- Real to najlepsza drużyna na świecie, jeśli chodzi o dośrodkowania kończone strzałem. Niewiele jej potrzeba, by stworzyła sobie okazję do zdobycia gola. Dlatego jest tak dobra – przyznał kataloński szkoleniowiec.
Przed niedzielnym meczem nie ukrywał, że występ na Santiago Bernabeu to idealna okazja, by móc zmotywować jego zespół po odpadnięciu z rozgrywek Ligi Mistrzów (0:3 na wyjeździe i 0:0 u siebie z Juventusem Turyn).
Miał rację. Katalończycy grali z wielkim zaangażowaniem, nie załamali się stratą gola na 2:2 w końcówce spotkania i do ostatnich sekund walczyli o komplet punktów, zdobywając zwycięskiego gola tuż przed zakończeniem gry.
- Musieliśmy walczyć, bo to ostatnia faza sezonu.

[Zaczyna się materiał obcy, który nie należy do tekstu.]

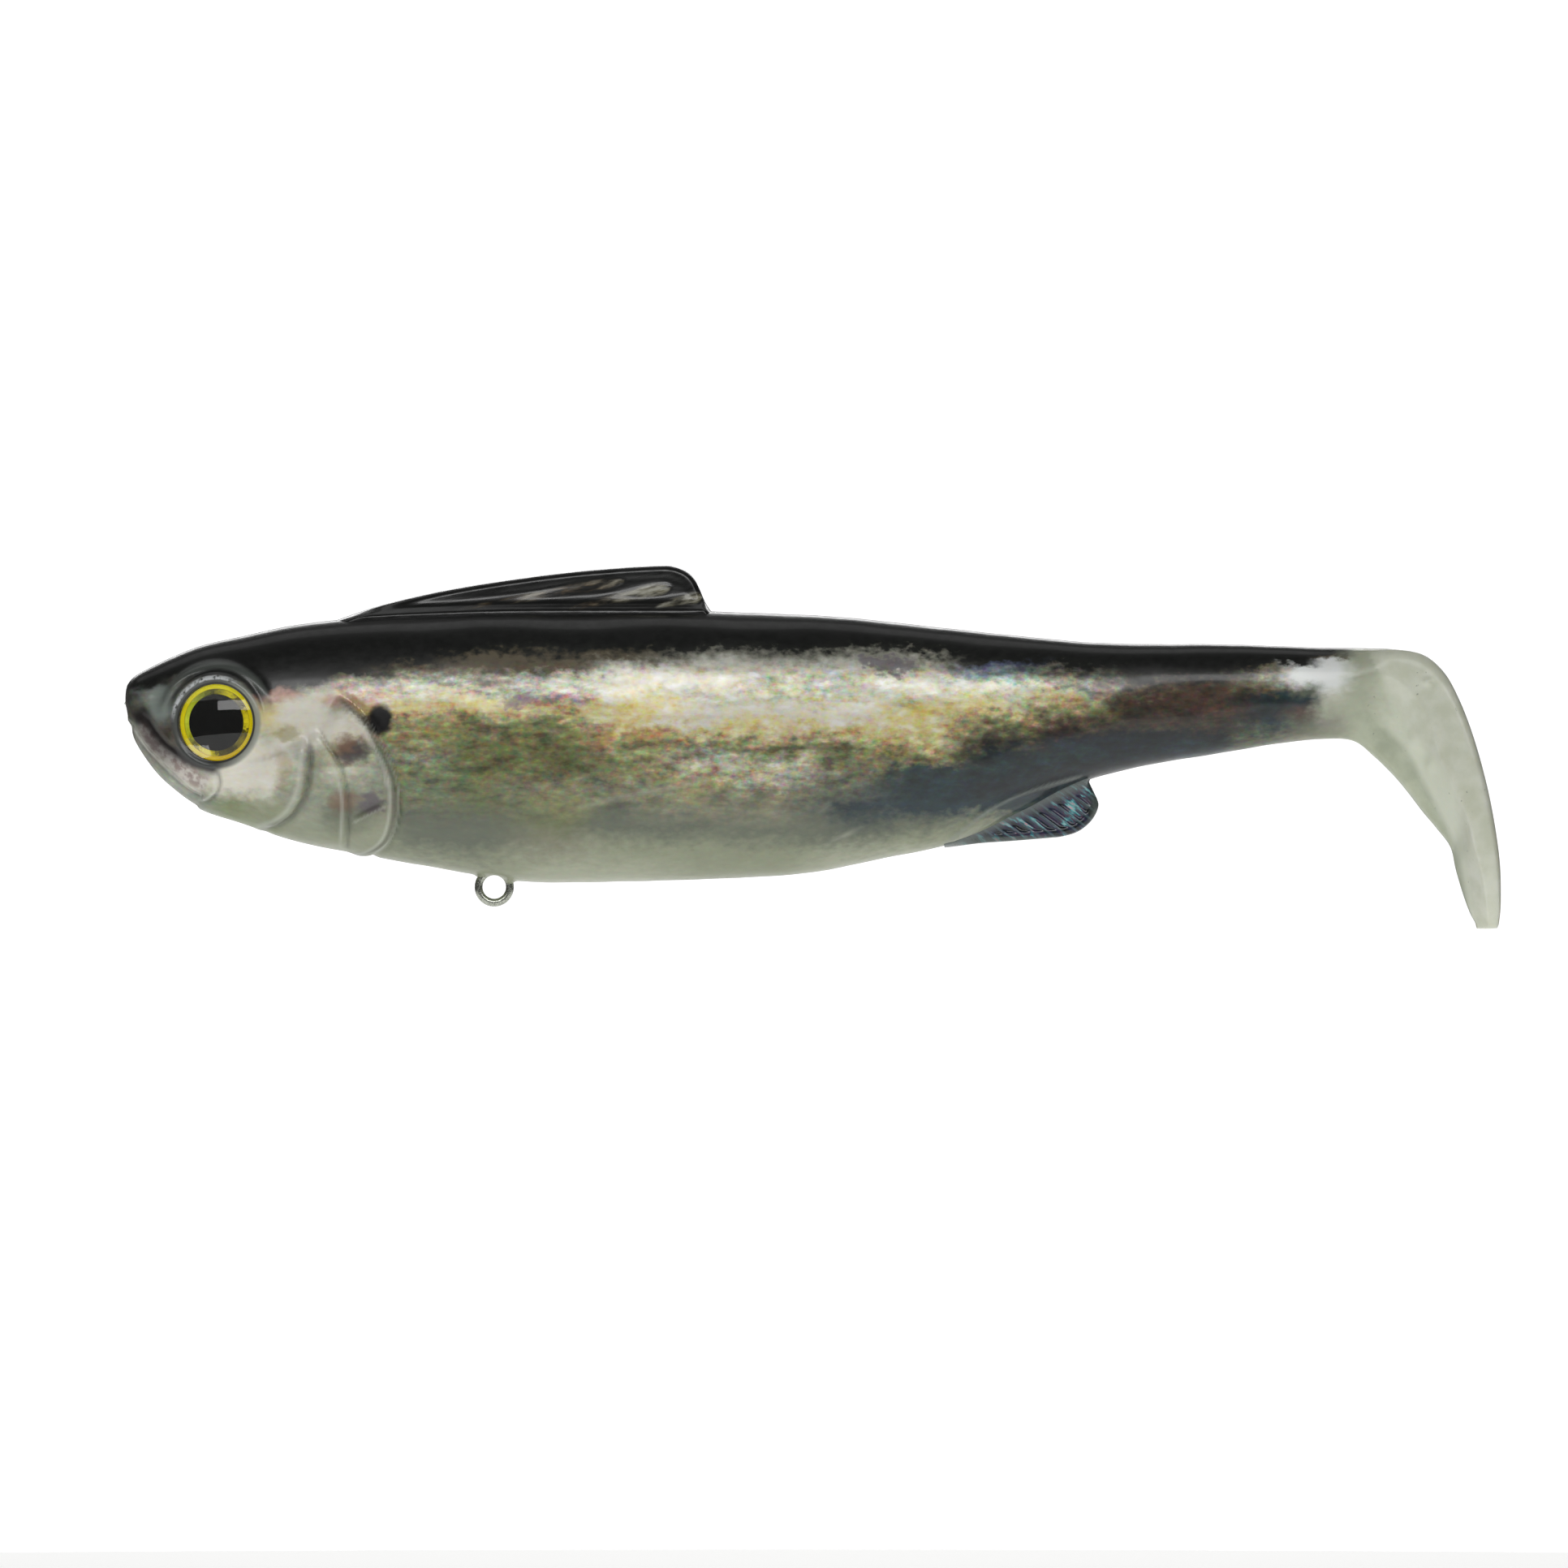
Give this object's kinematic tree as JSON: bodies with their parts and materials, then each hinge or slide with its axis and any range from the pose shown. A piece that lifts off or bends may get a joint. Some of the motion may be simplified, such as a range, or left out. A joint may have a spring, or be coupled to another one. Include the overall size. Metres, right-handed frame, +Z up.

Obie drużyny za bardzo się odsłoniły. Takie mecze wymagają maksymalnego wysiłku fizycznego i psychicznego. Strzelenie gola w 92 minucie poprawia nasze morale – zaznaczył Luis Enrique.
Dodał, że jego drużyna została liderem tabeli, ale mający tyle samo punktów Real cały czas będzie ją naciskał. Barcelonę czekają jeszcze mecze z Osasuną, Espanyolem, Villarrealem, Las Palmas i Eibarem, a Real – z Deportivo, Valencią, Granadą, Sevillą, Celtą (zaległy) i Malagą.